Ancak çevirmenin işi özellikle edebiyat alanında ya da bilimsel konularda bile edebiyata yakın dil kullanılırsa zorlaşır. Teknik dilin somut olmasına karşılık edebiyat dili duygusal kavramları aktarır. Bu aşamada çevirmen orijinal metni çok iyi anlasa bile duygusal derinliğini aktarmakta zorlanabilecektir. Beri yandan ayağa dolanan bir de özel durumlar söz konusudur. Mesela her dilde kendine göre deyimler bulunur, bunların bire bir karşılıkları yoktur. Böylelikle iş deyimlerin çevrilmesi söz konusu olduğunda iyice karışır. Bir sonuncu nokta ise, ana eserin atıfta bulunduğu kimi metinlerin daha önce Türkçeye çevrilmiş olması durumudur, çevirmen bu durumda ilk çevirileri de gözden geçirmek zorunda kalacaktır; Sabri Esat Siyavuşgil’e meydan okumanın anlamı yoktur.
Bazı kelimelerin karşılıkları yoktur
Bunun ötesi ise daha karmaşıktır, bazı kelimelerin diğer dillerde kelime karşılıkları yoktur. Yani siz çevirmen olarak neyin ifade edildiğini rahatlıkla anlarsınız, ama karşılık bulamazsınız. Bu durumda ya araştırmalarınızı derinleştirip doğru bir seçeneğe erişmeye gayret edersiniz, bu da olmazsa o zaman dip notla anlamın açıklanması, kelimenin ise olduğu gibi bırakılması gerekebilir. Biz ortaokulda Türkçe dersleri alırken bütün sınıfın ikilemde kaldığı, daha doğrusu hemfikir olamadığı bir açıklama olmuştu. Türkçe öğretmenimiz, bir kelimenin birden çok anlama gelmesini dil zenginliği olduğunu söylemişti. Bizim genel kanaatimiz ise her bir durum için yeni kelime üretilmiş olmasının daha zengin bir dil olacağıydı ki, gerçek cevabı hala bilmiyoruz.
Çeviri yapmanın yazarlıktan daha zor olmasının bir nedeni de çevirinin zamana tabi olmasıdır. Çevirmen üç yüz sayfalık kitabı teslim alır ve diyelim ki çevirmek için “dört ay” der; her gün tam konsantre biçimde düzenli bir miktar çevrilmelidir. Ama gerçek hayat böyle değildir, kısa bir grip durumu bile akışı bozar, taahhüt edilen zaman ileri tarihlere sarkmaya başlar. Bu arada başka yayınevlerinin aynı konuda başka çevirilerle beklentileri karşılaması da ayrı bir sorundur. Bir arkadaşım “çeviri yapmak beyin törpüsüdür” demişti, haklılığını teslim etmek gerekir.

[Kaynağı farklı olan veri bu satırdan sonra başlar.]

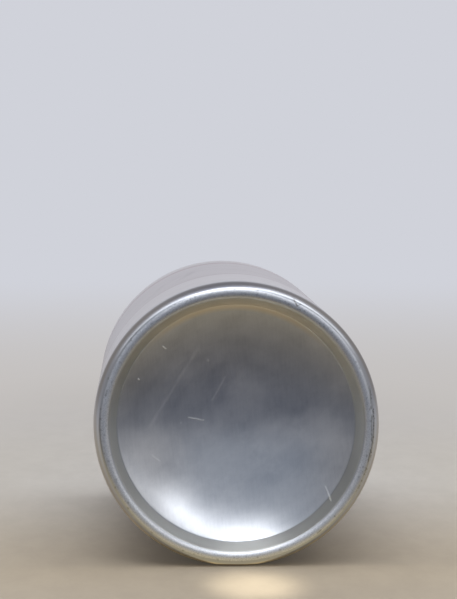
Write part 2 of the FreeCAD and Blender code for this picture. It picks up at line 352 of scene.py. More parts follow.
class Graph:
    """A node tree that is filled one node at a time."""

    def __init__(self, tree: bpy.types.NodeTree) -> None:
        """Takes the tree to fill."""
        self.tree = tree

    def add(self, kind: str, **inputs: object) -> bpy.types.Node:
        """Adds a node and sets or links its inputs.

        Args:
            kind: The node's type, without the words Shader and Node in front.
            inputs: A value or a socket for each input, with underscores for the spaces in its name.

        Returns:
            The new node.
        """
        node = self.tree.nodes.new("ShaderNode" + kind)
        for name, value in inputs.items():
            self.feed(node.inputs[name.replace("_", " ")], value)
        return node

    def feed(self, socket: Socket, value: object) -> None:
        """Links a socket, or sets the value, on an input.

        Args:
            socket: The input.
            value: The socket to link to it, or the value to set.
        """
        if isinstance(value, Socket):
            self.tree.links.new(value, socket)
        else:
            socket.default_value = value

    def math(self, operation: str, *values: object, clamp: bool = False) -> Socket:
        """Works out one number from up to three.

        Args:
            operation: What to work out, by Blender's own name.
            values: The numbers, or sockets that give them.
            clamp: Whether the result is kept from 0 to 1.

        Returns:
            The result.
        """
        node = self.tree.nodes.new("ShaderNodeMath")
        node.operation = operation
        node.use_clamp = clamp
        for socket, value in zip(node.inputs, values):
            self.feed(socket, value)
        return node.outputs[0]

    def plus(self, first: object, second: object, clamp: bool = False) -> Socket:
        """Adds two numbers."""
        return self.math("ADD", first, second, clamp=clamp)

    def less(self, first: object, second: object, clamp: bool = False) -> Socket:
        """Takes the second number from the first."""
        return self.math("SUBTRACT", first, second, clamp=clamp)

    def times(self, first: object, second: object, clamp: bool = False) -> Socket:
        """Multiplies two numbers."""
        return self.math("MULTIPLY", first, second, clamp=clamp)

    def most(self, numbers: list[Socket]) -> Socket:
        """The greatest of some numbers.

        Args:
            numbers: The numbers to choose from.

        Returns:
            The greatest one at each place.
        """
        greatest = numbers[0]
        for number in numbers[1:]:
            greatest = self.math("MAXIMUM", greatest, number)
        return greatest

    def vector(self, operation: str, *values: object) -> bpy.types.Node:
        """Works on vectors: the node's outputs are Vector and Value.

        Args:
            operation: What to work out, by Blender's own name.
            values: The vectors, or sockets that give them.

        Returns:
            The new node.
        """
        node = self.tree.nodes.new("ShaderNodeVectorMath")
        node.operation = operation
        for socket, value in zip(node.inputs, values):
            self.feed(socket, value)
        return node

    def ramp(self, value: object, low: float, high: float, start: object = 0.0, end: object = 1.0) -> Socket:
        """Eases from start to end as a value goes from low to high.

        Args:
            value: The value that changes.
            low: The value where the change starts.
            high: The value where the change ends.
            start: What comes out before it.
            end: What comes out after it.

        Returns:
            The eased number.
        """
        node = self.add("MapRange", Value=value)
        node.interpolation_type = "SMOOTHSTEP"
        for name, number in (("From Min", low), ("From Max", high), ("To Min", start), ("To Max", end)):
            self.feed(node.inputs[name], number)
        return node.outputs["Result"]

    def mix(self, factor: object, first: object, second: object, blend: str = "MIX") -> Socket:
        """Mixes two colours by a factor.

        Args:
            factor: How much of the second colour there is.
            first: The colour underneath.
            second: The colour on top.
            blend: How the two are mixed, by Blender's own name.

        Returns:
            The mixed colour.
        """
        node = self.tree.nodes.new("ShaderNodeMix")
        node.data_type = "RGBA"
        node.blend_type = blend
        self.feed(node.inputs[0], factor)
        self.feed(node.inputs[6], first)
        self.feed(node.inputs[7], second)
        return node.outputs[2]

    def noise(self, vector: Socket, scale: float, detail: float = 3.0, rough: float = 0.5) -> Socket:
        """A cloudy number from 0 to 1 at each place."""
        node = self.add("TexNoise", Vector=vector, Scale=scale, Detail=detail, Roughness=rough)
        return node.outputs["Fac"]

    def scaled(self, vector: Socket, scale: Triple) -> Socket:
        """A place scaled along each axis."""
        return self.vector("MULTIPLY", vector, scale).outputs["Vector"]

    def stretched(self, vector: Socket, scale: Triple, tilt: float) -> Socket:
        """A place turned about the can's axis and then scaled along each axis."""
        turned = self.add("Mapping", Vector=vector, Rotation=(0.0, tilt, 0.0)).outputs[0]
        return self.scaled(turned, scale)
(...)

Çevirmenlerin ekonomik koşulları ve yapay zeka baskısı
Ve gelelim çevirmenlerin ekonomik koşullarına, işte bu noktada sorun iyice çetrefil hale gelir. Yayınevleri genellikle iyi çevirmenlere bile layık oldukları ücreti vermeyi kabul etmez. Bunun daha kötüsü ise çeviri telifinin bir kereye mahsus ödenmesidir, oysa yayınevi aynı çeviriyi defalarca basabilir. Çevirmenini düşünen yayınevi bu nedenle yeni baskılara da ilki kadar olmasa bile belli yüzdede telif öder. Böyle bir yayıneviyle çalışma şansını yakalamış çevirmen, çevirdiği kitap sayısı arttıkça ve yeniden basıldıkça tatminkar bir ücret kazanmaya başlar; tamam sabit değildir, ama hayatını kazanmasını olanaklı kılar.
Ve derken bir başka paradoksal durum bilgisayarların çeviri yapma becerilerinin aşırı yükselmesiyle ortaya çıkar. Bizim kişisel deneyimimiz, Google Translate bilimsel çeviri yapmada, eğer ağdalı dil kullanmazsanız, bundan on yıl öncesine göre çok başarılı hale gelmiştir. Yapay zekanın istenen eseri, ödevi, mütalaayı yapar hale geldiğini de hesaba katarsanız (ChatGPT) yazarların bile geleceği tartışmalıdır.